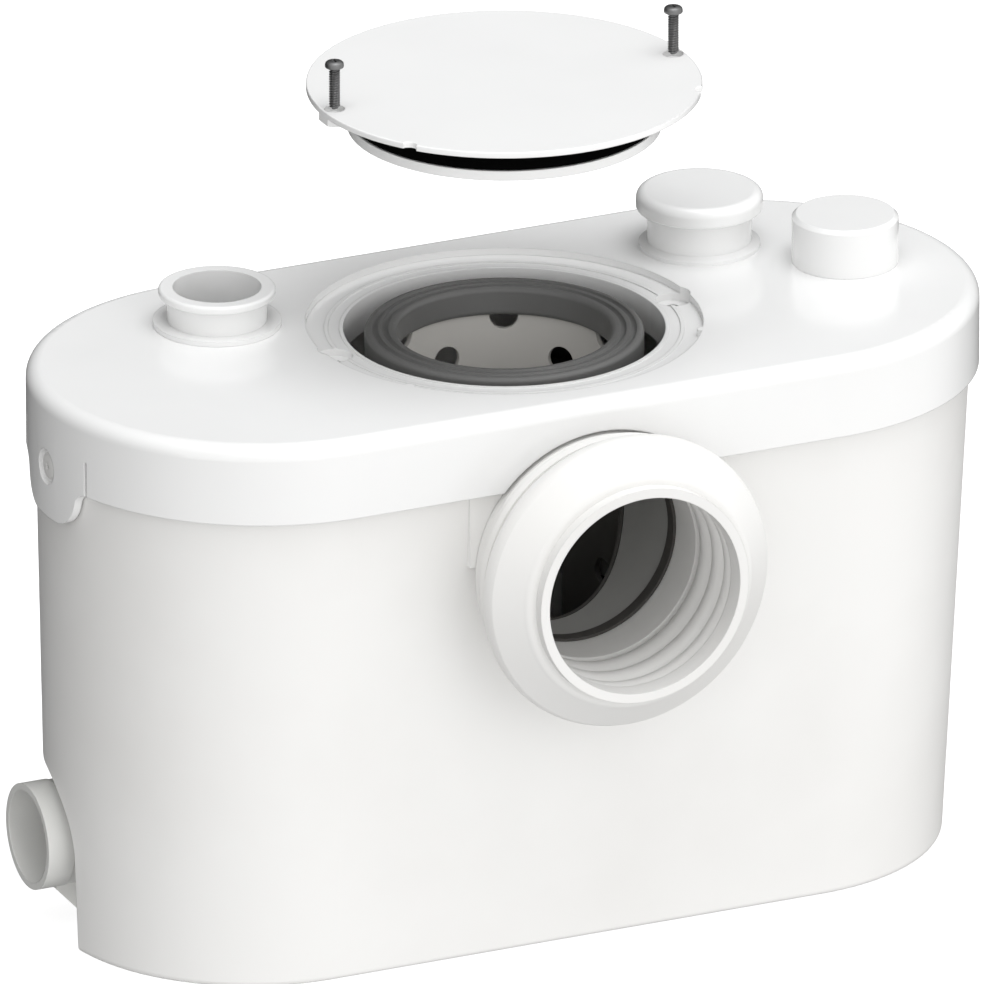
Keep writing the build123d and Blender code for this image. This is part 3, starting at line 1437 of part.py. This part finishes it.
with BuildPart() as pressure_plate:
    with BuildSketch(Plane.XY.offset(diaphragm_z)):
        with Locations((sensor_x, sensor_y)):
            Circle(plate_radius)
    extrude(amount=plate_thickness)
    with BuildSketch(Plane.XY.offset(plate_top_z)):
        with Locations((sensor_x, sensor_y)):
            Circle(plate_stem_radius)
    extrude(amount=plate_stem_height)
keep(pressure_plate, "pressure_plate")

with BuildPart() as switch_housing:
    with BuildSketch(Plane.XY.offset(diaphragm_z)):
        with Locations((sensor_x, sensor_y)):
            Circle(sensor_flange_radius)
            Circle(sensor_flange_radius - housing_wall, mode=Mode.SUBTRACT)
    extrude(amount=lid_under_z - diaphragm_z)
    with BuildSketch(Plane.XY.offset(lid_under_z - housing_wall)):
        with Locations((sensor_x, sensor_y)):
            Circle(sensor_flange_radius)
    extrude(amount=housing_wall)
    with BuildSketch(Plane.XY.offset(switch_z + switch_height)):
        with Locations((sensor_x, sensor_y)):
            Rectangle(switch_length, switch_width)
    extrude(amount=lid_under_z - switch_z - switch_height)
    for side in (-1, 1):
        lug_y = sensor_y + side * (lever_width / 2 + fit_gap + housing_wall / 2)
        with BuildSketch(Plane.XZ.offset(-lug_y)):
            with Locations((lever_pin_x, lever_z)):
                Circle(lever_eye_radius + housing_wall / 2)
            with Locations((lever_pin_x - lever_eye_radius, (lever_z + lid_under_z) / 2)):
                Rectangle(2 * lever_eye_radius, lid_under_z - lever_z)
        extrude(amount=housing_wall / 2, both=True)
        with BuildSketch(Plane.XZ.offset(-lug_y)):
            with Locations((lever_pin_x, lever_z)):
                Circle(lever_eye_radius / 2 + running_gap)
        extrude(amount=housing_wall, both=True, mode=Mode.SUBTRACT)
keep(switch_housing, "switch_housing")

with BuildPart() as microswitch:
    with BuildSketch(Plane.XY.offset(switch_z)):
        with Locations((sensor_x, sensor_y)):
            Rectangle(switch_length, switch_width)
    extrude(amount=switch_height)
    with BuildSketch(Plane.XY.offset(switch_z)):
        with Locations((sensor_x + switch_length / 4, sensor_y)):
            Circle(switch_button_radius)
    extrude(amount=-switch_rise / 4)
keep(microswitch, "microswitch")

with BuildPart() as switch_lever:
    with BuildSketch(Plane.XY.offset(lever_z)):
        with Locations((sensor_x + (lever_arm / 2 - lever_arm) / 2, sensor_y)):
            Rectangle(lever_arm * 3 / 2, lever_width)
    extrude(amount=lever_thickness)
    with BuildSketch(Plane.XZ.offset(-sensor_y)):
        with Locations((lever_pin_x, lever_z)):
            Circle(lever_eye_radius)
    extrude(amount=lever_width / 2, both=True)
    with BuildSketch(Plane.XZ.offset(-sensor_y)):
        with Locations((lever_pin_x, lever_z)):
            Circle(lever_eye_radius / 2)
    extrude(amount=lever_width / 2 + fit_gap + housing_wall, both=True)
keep(switch_lever, "switch_lever")

# Cable gland: in the rear wall, where the mains lead would enter
gland_wall_y = tank_width / 2
with BuildPart() as cable_gland:
    with BuildSketch(Plane.YZ.offset(gland_x)):
        with BuildLine():
            Polyline(
                (gland_wall_y - tank_wall - gland_tail, gland_z + gland_hole_radius),
                (gland_wall_y - tank_wall - gland_tail, gland_z + gland_radius),
                (gland_wall_y + fit_gap, gland_z + gland_radius),
                (gland_wall_y + fit_gap, gland_z + gland_flange_radius),
                (gland_wall_y + fit_gap + gland_flange, gland_z + gland_flange_radius),
                (gland_wall_y + fit_gap + gland_flange, gland_z + gland_nose_radius),
                (gland_wall_y + fit_gap + gland_flange + gland_nose_length, gland_z + gland_hole_radius * 2),
                (gland_wall_y + fit_gap + gland_flange + gland_nose_length, gland_z + gland_hole_radius),
                close=True,
            )
        make_face()
    revolve(axis=Axis((gland_x, 0, gland_z), (0, 1, 0)))
keep(cable_gland, "cable_gland")
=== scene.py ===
import math

import bmesh
import bpy
from mathutils import Matrix, Vector


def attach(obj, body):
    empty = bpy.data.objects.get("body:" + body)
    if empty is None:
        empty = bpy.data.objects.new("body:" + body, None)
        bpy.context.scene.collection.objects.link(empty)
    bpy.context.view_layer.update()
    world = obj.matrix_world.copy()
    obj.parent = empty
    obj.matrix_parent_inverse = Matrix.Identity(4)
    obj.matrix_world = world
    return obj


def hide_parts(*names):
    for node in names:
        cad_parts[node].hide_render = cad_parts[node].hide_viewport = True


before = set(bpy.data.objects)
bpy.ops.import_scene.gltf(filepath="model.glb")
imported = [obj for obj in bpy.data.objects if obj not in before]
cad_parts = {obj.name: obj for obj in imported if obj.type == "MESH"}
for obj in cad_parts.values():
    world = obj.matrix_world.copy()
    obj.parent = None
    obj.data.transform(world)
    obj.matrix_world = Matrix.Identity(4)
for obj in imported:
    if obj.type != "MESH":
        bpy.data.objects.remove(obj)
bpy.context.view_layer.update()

# Camera
# A long lens far off, at the photograph's angle: the front left of the pump, a little from
# above. The frame is square, so the lens follows from the picture's width of 984.
picture_width = 984
focal_pixels = 30000
camera_distance = 12.0135
camera_target = Vector((-0.00536, 0.0, 0.16635))
camera_back = Vector((-0.3814, -0.8459, 0.3728)).normalized()
camera_data = bpy.data.cameras.new("camera")
camera_data.sensor_width = 36.0
camera_data.lens = focal_pixels / picture_width * camera_data.sensor_width
camera_data.clip_start = 0.5
camera_data.clip_end = 60.0
camera = bpy.data.objects.new("camera", camera_data)
camera.location = camera_target + camera_back * camera_distance
camera.rotation_mode = "QUATERNION"
camera.rotation_quaternion = (-camera_back).to_track_quat("-Z", "Y")
bpy.context.scene.collection.objects.link(camera)
bpy.context.scene.camera = camera
bpy.context.scene.view_settings.view_transform = "Standard"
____
→ Problem to work on:
Beginning with the line containing "make_face()" and ending with the line containing "for node in", extract those lines exactly from the listing above, and only those.

→ Worked solution:
        make_face()
    revolve(axis=Axis((gland_x, 0, gland_z), (0, 1, 0)))
keep(cable_gland, "cable_gland")
=== scene.py ===
import math

import bmesh
import bpy
from mathutils import Matrix, Vector


def attach(obj, body):
    empty = bpy.data.objects.get("body:" + body)
    if empty is None:
        empty = bpy.data.objects.new("body:" + body, None)
        bpy.context.scene.collection.objects.link(empty)
    bpy.context.view_layer.update()
    world = obj.matrix_world.copy()
    obj.parent = empty
    obj.matrix_parent_inverse = Matrix.Identity(4)
    obj.matrix_world = world
    return obj


def hide_parts(*names):
    for node in names:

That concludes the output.